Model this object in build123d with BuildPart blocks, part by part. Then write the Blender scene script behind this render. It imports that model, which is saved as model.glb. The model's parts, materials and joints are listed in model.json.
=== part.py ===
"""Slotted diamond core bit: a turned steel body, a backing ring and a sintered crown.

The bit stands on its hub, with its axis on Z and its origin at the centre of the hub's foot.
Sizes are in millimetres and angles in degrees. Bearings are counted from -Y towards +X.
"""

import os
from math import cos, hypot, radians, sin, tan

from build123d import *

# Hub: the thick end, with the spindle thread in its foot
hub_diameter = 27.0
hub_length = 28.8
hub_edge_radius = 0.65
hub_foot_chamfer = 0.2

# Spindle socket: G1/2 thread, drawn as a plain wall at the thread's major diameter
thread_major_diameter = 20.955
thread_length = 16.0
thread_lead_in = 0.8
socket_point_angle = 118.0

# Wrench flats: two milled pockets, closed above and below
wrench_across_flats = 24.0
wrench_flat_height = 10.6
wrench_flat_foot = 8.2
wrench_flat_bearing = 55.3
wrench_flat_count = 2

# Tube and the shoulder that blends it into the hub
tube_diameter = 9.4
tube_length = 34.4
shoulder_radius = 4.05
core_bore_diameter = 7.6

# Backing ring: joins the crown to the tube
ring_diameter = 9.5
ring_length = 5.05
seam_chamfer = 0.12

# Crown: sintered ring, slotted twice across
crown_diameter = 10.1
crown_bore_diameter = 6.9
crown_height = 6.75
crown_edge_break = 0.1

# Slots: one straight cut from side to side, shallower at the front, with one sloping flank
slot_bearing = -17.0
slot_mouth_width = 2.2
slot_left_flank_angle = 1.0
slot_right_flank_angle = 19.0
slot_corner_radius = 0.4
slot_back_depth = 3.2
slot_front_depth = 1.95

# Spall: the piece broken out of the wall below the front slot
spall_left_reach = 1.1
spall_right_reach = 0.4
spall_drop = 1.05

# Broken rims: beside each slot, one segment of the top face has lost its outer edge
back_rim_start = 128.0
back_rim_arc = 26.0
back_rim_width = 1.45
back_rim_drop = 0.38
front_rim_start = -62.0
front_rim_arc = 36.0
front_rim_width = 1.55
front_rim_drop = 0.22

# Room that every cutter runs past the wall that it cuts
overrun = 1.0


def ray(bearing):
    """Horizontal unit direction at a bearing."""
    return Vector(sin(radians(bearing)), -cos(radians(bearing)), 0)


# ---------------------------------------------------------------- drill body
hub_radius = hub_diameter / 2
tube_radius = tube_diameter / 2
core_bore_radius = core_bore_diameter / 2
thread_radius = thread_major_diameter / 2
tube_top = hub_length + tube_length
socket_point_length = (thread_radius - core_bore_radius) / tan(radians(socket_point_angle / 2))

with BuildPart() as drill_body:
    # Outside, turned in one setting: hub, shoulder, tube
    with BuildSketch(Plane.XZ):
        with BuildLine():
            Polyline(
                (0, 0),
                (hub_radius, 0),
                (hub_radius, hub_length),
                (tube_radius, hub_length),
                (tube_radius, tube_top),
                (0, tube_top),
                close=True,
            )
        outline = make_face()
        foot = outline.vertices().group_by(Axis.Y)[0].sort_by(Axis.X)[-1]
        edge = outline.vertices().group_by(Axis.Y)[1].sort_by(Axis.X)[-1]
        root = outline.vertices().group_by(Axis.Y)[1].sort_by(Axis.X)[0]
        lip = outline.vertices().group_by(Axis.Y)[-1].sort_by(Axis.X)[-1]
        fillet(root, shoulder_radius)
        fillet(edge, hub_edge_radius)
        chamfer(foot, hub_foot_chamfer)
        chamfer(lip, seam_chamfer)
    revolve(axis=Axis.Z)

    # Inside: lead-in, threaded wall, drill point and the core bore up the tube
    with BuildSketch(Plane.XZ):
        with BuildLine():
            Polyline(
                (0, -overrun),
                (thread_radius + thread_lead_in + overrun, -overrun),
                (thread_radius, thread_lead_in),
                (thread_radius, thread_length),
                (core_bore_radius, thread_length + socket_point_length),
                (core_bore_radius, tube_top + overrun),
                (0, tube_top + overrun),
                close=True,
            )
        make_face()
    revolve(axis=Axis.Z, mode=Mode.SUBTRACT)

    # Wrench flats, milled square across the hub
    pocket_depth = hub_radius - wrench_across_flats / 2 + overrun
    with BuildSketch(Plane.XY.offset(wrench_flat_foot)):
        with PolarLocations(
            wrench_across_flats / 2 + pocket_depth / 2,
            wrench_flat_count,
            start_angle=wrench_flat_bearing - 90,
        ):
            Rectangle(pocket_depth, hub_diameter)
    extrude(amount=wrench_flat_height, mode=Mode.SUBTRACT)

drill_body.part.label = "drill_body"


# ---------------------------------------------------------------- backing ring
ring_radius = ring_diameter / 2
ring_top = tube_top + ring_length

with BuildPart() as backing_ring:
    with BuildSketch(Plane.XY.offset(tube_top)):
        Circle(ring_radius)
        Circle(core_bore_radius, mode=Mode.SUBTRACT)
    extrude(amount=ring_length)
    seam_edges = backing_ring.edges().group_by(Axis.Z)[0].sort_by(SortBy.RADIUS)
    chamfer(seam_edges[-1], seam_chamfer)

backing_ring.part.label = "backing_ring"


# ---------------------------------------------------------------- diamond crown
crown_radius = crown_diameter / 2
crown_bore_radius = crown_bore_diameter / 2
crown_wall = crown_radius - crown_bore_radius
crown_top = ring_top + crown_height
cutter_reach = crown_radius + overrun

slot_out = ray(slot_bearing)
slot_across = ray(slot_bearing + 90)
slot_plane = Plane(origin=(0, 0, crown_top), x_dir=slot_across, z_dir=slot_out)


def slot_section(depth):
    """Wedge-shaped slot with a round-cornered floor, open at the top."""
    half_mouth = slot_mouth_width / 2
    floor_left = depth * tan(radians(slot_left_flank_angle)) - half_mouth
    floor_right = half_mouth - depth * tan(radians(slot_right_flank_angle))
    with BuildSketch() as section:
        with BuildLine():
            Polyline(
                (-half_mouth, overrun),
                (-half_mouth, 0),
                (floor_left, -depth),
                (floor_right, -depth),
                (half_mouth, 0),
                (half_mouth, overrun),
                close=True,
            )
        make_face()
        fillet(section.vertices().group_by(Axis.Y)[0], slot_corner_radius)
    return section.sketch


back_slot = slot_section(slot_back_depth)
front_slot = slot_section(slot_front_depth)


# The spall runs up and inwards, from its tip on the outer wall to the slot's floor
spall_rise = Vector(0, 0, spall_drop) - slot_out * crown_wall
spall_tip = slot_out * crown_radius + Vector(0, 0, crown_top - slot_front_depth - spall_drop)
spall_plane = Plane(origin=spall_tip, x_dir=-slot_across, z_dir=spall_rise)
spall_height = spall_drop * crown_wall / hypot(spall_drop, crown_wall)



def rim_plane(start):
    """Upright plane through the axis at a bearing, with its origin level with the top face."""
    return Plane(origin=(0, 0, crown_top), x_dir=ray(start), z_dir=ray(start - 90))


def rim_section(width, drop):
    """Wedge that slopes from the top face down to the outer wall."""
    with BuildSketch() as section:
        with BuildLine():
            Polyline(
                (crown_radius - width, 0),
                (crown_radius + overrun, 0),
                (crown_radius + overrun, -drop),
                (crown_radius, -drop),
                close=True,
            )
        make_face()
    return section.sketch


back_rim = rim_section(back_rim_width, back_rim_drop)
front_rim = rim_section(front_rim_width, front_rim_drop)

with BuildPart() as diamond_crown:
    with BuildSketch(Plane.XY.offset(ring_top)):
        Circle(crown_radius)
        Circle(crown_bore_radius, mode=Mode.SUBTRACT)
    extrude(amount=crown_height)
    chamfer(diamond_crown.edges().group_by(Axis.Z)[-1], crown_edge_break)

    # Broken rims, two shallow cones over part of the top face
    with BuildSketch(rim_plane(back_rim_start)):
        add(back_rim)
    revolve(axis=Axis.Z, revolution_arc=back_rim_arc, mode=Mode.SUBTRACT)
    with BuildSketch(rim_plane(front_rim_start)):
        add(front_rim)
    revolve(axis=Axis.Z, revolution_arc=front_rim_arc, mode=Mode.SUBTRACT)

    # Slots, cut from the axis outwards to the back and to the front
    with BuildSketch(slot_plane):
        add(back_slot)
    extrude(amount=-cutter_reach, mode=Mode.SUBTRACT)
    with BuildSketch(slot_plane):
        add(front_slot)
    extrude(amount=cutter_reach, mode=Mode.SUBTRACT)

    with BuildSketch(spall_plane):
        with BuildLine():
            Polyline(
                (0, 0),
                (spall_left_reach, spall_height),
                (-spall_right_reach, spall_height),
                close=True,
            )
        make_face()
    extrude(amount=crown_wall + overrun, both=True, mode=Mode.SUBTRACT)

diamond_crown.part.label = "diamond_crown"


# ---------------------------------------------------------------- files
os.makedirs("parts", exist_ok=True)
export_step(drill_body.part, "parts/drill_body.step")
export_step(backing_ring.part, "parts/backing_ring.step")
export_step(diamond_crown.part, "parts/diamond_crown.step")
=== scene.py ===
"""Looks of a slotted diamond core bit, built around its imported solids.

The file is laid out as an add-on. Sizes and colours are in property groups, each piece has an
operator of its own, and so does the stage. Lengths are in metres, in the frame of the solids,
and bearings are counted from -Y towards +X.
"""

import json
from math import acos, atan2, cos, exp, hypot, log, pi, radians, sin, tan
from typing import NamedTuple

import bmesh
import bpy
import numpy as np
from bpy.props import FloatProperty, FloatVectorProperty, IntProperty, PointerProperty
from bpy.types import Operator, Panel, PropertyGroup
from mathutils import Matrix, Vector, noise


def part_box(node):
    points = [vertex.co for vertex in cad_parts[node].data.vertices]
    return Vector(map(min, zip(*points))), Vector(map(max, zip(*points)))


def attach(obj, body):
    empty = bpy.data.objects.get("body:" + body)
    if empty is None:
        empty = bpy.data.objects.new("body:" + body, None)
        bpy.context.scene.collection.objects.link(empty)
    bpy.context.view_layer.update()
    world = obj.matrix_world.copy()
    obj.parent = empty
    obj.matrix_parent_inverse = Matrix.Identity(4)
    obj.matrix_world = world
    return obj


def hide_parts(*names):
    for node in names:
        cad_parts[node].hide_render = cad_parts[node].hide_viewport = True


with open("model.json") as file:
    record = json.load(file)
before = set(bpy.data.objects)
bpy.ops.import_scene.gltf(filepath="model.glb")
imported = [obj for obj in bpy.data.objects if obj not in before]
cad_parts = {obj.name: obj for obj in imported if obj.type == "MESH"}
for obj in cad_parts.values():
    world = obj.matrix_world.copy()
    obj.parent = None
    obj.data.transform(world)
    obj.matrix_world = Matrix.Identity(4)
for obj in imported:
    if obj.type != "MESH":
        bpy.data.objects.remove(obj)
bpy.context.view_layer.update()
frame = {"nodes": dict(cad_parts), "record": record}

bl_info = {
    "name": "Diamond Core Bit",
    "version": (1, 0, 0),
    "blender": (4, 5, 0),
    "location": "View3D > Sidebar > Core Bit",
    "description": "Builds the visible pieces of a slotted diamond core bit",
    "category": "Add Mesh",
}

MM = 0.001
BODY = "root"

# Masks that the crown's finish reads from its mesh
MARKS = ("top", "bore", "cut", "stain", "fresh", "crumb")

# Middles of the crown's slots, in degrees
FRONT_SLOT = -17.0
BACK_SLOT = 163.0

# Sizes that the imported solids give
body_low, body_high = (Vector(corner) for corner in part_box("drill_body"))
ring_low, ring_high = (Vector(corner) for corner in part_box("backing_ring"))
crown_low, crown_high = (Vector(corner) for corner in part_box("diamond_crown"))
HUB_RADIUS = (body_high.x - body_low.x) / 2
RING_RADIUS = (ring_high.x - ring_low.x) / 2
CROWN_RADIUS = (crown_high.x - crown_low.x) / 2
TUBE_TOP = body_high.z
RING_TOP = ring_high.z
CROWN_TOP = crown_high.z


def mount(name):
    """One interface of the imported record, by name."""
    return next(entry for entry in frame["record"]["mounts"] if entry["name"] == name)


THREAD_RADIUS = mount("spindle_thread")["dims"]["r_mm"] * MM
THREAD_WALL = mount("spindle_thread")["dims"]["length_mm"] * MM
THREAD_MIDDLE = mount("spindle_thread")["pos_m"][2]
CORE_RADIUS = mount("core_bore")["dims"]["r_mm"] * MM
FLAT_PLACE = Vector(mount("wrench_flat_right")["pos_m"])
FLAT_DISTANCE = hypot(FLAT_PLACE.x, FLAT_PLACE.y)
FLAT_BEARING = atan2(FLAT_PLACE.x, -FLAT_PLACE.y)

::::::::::

Which lines hold the word "record"? Copy all of them.

→ **EXERCISE ANSWER**
    record = json.load(file)
frame = {"nodes": dict(cad_parts), "record": record}
    """One interface of the imported record, by name."""
    return next(entry for entry in frame["record"]["mounts"] if entry["name"] == name)